_Requirement_
Give back exactly the lines from the start of the listing to the line containing "from FreeCAD import Vector", inclusive, and nothing beyond them.
>> begin Data block
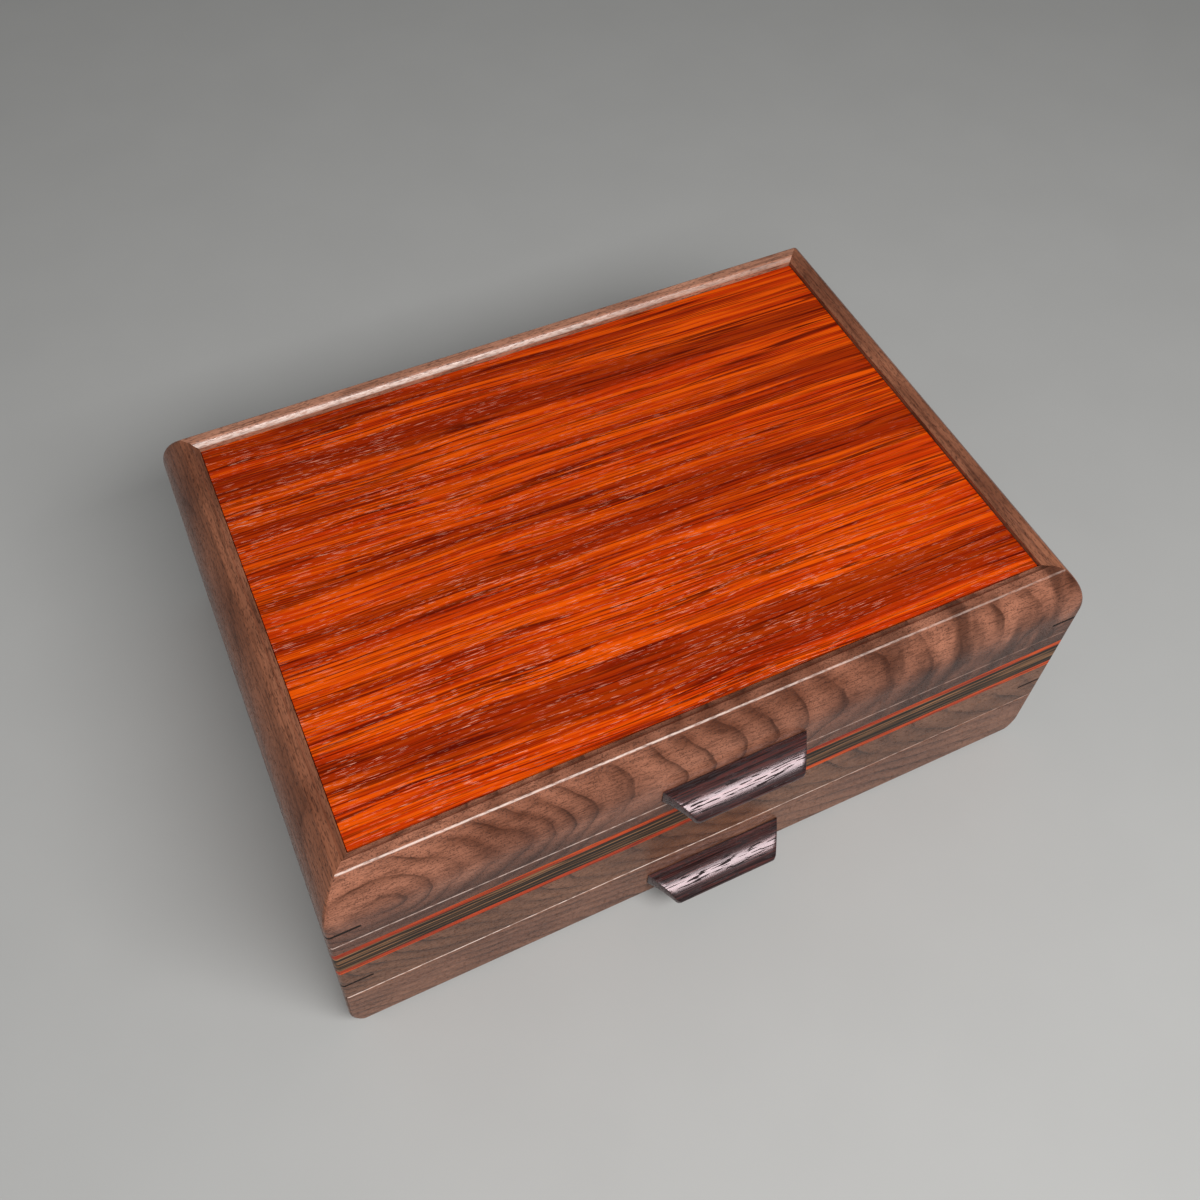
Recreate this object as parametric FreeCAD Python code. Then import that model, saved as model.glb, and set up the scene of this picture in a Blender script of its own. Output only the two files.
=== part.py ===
import FreeCAD, Part

import math
import os

from FreeCAD import Vector

# A hinged keepsake box in walnut, with a padauk panel framed in its lid, a laminated band of
# padauk and streaked bocote round the case, a lined tray, and a shallow drawer below it.
# X runs along the width, Y towards the back and Z up. The origin is the centre of the resting face.

# Overall sizes
box_width = 330.2
box_depth = 230.2
wall = 15.9
corner_radius = 1.8
base_radius = 5.5
end_round_height = 14.0
end_round_inset = 9.0
seam_radius = 0.7

# Layers of the case wall, from the table up
lower_board_height = 62.5
line_height = 3.5
core_height = 13.2
upper_strip_height = 7.6
drawer_bay_height = 36.2

# Lid frame
lid_height = 38.1
seam_gap = 0.25
lid_round_height = 21.9
lid_arris_inset = 9.3
lid_arris_radius = 0.8
lid_rim_width = 3.8
lid_cove_depth = 1.75
lid_cove_sag = 0.35
lid_seam_radius = 0.4

# Lid panel
panel_recess = 3.7
panel_thickness = 9.5
panel_gap = 0.4
tongue_depth = 3.0
tongue_thickness = 3.2
tongue_length = 5.0
tongue_room = 0.6
tongue_fit = 0.1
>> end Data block
_Task output_
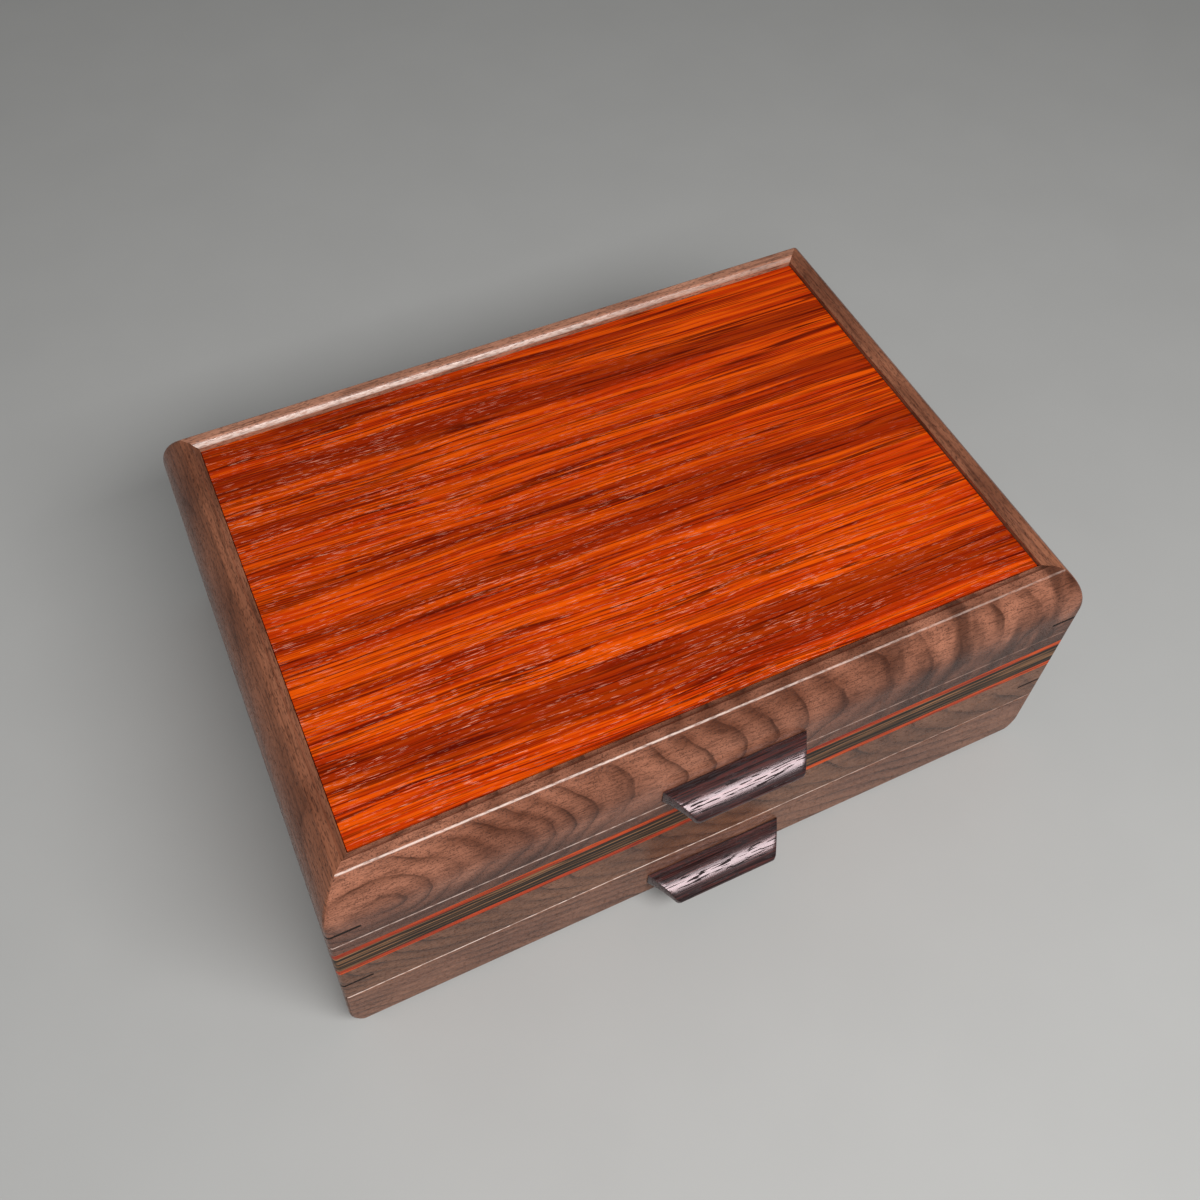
Recreate this object as parametric FreeCAD Python code. Then import that model, saved as model.glb, and set up the scene of this picture in a Blender script of its own. Output only the two files.
=== part.py ===
import FreeCAD, Part

import math
import os

from FreeCAD import Vector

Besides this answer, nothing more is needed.